◆ **Problem requirements**
Begin with the line that contains "Continue the Blender" and end with the line that contains "0.61, 0.56), 0.22)", transcribing exactly each line in that stretch and no other.

─── Material provided ───

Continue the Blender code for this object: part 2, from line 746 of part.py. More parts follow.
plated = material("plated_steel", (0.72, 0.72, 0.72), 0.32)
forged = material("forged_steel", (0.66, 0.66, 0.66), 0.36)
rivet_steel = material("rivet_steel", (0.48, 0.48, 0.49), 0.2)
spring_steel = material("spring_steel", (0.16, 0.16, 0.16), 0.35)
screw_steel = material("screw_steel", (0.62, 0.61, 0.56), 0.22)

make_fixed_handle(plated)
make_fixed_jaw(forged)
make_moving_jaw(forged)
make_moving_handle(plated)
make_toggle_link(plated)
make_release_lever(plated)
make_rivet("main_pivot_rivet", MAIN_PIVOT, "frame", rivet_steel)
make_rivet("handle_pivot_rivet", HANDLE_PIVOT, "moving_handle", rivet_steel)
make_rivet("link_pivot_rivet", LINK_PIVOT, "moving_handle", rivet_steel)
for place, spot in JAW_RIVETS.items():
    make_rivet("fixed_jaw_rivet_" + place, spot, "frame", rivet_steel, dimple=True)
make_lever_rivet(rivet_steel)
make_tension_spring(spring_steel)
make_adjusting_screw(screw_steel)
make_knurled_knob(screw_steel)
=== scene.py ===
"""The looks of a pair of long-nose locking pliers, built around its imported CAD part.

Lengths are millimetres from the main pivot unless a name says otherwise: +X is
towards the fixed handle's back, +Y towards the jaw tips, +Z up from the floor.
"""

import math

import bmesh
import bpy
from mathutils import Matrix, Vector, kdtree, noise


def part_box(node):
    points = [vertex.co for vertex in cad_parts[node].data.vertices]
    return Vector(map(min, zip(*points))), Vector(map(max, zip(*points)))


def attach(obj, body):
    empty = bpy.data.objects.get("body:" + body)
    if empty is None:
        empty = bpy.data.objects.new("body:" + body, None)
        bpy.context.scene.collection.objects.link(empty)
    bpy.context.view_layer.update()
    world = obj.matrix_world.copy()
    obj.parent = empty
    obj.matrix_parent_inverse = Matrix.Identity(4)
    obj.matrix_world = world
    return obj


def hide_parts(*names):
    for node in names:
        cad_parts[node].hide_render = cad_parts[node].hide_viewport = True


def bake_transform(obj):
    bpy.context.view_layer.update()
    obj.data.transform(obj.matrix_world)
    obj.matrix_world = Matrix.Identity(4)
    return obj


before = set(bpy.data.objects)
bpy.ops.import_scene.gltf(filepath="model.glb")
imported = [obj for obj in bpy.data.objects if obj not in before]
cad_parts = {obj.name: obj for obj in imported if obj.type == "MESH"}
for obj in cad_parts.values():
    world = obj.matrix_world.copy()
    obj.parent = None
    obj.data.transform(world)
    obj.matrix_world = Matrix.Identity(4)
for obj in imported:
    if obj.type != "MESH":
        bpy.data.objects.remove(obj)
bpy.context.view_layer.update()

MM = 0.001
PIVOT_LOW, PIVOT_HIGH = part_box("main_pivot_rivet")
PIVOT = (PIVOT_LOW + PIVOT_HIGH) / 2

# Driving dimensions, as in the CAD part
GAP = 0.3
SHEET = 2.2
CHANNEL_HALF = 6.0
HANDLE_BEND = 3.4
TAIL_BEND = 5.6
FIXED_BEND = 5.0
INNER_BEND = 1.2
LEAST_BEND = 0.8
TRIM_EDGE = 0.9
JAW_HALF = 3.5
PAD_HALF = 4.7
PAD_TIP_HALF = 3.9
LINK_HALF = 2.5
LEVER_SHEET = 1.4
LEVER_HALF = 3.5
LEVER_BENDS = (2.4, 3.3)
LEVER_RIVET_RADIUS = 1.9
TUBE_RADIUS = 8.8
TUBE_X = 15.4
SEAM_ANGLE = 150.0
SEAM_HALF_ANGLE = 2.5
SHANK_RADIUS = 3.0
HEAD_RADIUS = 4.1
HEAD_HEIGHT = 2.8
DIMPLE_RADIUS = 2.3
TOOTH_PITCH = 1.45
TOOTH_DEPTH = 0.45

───
─── Material provided ───

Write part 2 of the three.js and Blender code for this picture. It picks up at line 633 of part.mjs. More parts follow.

───
─── Material provided ───

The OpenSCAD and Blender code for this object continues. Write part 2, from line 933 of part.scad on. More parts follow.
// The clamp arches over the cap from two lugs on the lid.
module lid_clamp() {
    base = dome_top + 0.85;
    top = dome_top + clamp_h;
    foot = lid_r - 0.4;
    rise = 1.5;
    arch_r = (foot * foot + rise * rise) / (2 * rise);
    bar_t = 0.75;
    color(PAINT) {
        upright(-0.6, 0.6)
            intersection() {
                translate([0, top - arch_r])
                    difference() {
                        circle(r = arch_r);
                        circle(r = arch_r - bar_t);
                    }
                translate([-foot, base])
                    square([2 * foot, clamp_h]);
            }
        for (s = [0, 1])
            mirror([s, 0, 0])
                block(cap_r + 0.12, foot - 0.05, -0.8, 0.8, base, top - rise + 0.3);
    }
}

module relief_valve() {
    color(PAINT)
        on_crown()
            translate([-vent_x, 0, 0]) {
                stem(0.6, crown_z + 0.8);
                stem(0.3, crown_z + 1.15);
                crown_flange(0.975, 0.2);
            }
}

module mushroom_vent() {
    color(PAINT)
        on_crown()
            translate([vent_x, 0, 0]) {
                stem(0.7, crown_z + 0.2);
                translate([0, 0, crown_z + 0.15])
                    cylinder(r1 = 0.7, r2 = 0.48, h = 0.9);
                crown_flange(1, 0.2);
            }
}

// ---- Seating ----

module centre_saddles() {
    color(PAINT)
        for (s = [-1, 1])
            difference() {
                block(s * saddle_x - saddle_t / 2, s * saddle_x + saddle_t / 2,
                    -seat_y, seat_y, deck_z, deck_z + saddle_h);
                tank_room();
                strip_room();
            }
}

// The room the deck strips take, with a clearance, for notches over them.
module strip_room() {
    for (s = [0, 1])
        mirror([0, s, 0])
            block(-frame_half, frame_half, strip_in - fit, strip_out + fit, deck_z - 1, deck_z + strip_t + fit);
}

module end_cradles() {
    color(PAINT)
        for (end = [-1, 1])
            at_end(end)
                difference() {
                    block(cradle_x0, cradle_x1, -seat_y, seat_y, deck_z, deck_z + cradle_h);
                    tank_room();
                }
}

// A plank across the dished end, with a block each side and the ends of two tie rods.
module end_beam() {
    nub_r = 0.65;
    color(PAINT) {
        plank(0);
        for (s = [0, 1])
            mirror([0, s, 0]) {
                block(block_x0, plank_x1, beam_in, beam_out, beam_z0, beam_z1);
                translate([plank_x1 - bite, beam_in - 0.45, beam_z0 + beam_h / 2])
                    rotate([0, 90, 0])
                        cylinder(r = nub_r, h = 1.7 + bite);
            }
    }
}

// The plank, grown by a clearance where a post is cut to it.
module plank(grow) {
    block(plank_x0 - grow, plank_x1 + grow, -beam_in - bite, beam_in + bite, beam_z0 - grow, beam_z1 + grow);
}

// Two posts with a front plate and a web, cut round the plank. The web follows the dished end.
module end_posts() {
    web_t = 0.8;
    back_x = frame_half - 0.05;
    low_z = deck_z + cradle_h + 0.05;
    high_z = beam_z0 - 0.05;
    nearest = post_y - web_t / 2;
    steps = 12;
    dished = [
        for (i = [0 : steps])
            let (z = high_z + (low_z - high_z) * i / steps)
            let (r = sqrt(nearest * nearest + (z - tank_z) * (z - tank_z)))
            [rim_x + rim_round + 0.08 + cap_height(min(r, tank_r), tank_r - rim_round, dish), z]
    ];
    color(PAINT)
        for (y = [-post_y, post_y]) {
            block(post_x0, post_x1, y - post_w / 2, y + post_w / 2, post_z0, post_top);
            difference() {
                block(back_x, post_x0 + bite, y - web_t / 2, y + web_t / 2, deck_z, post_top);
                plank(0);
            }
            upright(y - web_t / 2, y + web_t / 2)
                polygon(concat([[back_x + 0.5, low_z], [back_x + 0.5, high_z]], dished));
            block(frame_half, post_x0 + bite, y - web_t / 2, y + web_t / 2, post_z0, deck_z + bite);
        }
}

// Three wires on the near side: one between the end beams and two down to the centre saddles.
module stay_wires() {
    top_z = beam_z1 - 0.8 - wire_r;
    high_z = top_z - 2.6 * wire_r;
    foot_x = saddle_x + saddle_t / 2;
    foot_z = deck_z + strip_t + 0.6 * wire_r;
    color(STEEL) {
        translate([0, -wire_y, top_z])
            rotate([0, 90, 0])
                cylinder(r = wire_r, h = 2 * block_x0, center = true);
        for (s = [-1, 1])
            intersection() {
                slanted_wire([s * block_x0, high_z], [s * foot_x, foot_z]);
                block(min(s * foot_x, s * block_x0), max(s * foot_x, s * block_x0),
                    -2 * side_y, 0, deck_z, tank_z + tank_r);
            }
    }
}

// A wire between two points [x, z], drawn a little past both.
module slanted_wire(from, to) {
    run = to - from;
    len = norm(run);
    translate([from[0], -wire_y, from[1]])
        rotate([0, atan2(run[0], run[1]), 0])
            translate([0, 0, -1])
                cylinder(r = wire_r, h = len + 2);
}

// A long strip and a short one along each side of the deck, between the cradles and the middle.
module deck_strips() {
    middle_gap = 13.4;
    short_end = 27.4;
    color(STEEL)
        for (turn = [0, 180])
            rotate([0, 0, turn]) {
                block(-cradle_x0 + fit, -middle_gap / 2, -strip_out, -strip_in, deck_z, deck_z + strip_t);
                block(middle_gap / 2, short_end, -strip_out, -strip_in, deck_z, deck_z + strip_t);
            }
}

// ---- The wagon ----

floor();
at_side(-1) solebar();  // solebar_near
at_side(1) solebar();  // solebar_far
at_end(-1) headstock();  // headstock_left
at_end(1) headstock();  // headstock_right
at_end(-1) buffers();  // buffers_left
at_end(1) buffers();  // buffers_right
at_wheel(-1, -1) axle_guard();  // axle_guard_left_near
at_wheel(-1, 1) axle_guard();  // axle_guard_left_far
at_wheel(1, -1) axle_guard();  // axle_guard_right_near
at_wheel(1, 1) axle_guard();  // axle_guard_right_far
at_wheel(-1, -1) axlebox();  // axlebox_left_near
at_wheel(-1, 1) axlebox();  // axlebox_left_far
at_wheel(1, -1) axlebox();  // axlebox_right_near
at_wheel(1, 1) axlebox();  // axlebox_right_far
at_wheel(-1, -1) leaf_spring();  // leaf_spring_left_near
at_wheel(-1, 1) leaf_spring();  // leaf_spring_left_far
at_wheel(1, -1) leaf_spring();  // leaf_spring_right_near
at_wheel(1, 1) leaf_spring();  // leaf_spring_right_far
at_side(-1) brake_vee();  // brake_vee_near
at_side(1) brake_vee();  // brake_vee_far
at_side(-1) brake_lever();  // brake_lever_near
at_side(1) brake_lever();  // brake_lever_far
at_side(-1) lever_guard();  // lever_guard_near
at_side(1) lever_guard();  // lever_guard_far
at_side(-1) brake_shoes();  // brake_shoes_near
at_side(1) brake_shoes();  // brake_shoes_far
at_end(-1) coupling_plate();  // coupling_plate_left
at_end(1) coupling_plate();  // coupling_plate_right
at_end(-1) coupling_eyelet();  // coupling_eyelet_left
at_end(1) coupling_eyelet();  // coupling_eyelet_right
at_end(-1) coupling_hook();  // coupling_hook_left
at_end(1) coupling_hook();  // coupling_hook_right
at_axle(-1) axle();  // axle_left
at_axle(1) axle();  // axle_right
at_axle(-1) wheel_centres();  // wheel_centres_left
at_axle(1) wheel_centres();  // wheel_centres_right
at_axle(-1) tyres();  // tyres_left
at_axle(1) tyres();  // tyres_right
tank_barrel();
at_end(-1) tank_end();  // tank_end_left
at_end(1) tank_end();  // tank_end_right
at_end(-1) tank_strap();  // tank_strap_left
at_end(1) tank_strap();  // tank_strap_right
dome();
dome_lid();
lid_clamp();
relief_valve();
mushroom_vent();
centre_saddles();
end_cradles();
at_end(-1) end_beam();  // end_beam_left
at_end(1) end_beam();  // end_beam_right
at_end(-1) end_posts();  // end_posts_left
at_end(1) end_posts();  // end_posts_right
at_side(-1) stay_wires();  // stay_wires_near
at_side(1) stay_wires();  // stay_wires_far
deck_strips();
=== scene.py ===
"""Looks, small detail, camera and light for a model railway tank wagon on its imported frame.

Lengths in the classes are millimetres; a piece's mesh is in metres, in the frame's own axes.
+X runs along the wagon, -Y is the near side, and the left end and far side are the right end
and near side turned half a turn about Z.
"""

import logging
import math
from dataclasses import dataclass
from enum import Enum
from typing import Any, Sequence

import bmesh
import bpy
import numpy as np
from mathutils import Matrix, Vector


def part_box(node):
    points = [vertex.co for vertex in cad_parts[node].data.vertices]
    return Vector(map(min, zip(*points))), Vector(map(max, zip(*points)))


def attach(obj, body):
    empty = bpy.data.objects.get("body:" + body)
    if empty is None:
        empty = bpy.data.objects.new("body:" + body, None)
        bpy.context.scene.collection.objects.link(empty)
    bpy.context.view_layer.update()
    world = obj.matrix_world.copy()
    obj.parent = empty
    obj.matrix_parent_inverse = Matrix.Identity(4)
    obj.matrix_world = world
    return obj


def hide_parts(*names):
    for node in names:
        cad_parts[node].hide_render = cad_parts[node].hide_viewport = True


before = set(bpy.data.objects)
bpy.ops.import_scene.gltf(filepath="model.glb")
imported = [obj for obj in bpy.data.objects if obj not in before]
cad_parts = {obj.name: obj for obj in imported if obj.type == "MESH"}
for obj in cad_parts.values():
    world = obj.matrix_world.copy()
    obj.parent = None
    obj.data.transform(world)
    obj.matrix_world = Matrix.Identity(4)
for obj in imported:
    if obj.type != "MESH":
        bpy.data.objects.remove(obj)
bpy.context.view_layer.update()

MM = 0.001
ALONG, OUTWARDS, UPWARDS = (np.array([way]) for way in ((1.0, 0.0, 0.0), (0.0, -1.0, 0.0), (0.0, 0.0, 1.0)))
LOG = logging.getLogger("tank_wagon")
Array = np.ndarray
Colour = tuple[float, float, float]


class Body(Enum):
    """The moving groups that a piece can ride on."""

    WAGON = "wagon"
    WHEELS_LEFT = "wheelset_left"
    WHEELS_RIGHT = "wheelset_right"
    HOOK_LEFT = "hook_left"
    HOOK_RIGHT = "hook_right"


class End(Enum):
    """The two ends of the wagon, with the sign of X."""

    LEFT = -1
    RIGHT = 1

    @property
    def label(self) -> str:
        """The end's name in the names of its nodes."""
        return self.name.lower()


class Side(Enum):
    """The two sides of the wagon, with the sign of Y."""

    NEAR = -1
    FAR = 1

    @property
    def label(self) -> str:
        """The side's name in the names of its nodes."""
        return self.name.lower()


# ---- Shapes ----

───

◆ **Written response**
Continue the Blender code for this object: part 2, from line 746 of part.py. More parts follow.
plated = material("plated_steel", (0.72, 0.72, 0.72), 0.32)
forged = material("forged_steel", (0.66, 0.66, 0.66), 0.36)
rivet_steel = material("rivet_steel", (0.48, 0.48, 0.49), 0.2)
spring_steel = material("spring_steel", (0.16, 0.16, 0.16), 0.35)
screw_steel = material("screw_steel", (0.62, 0.61, 0.56), 0.22)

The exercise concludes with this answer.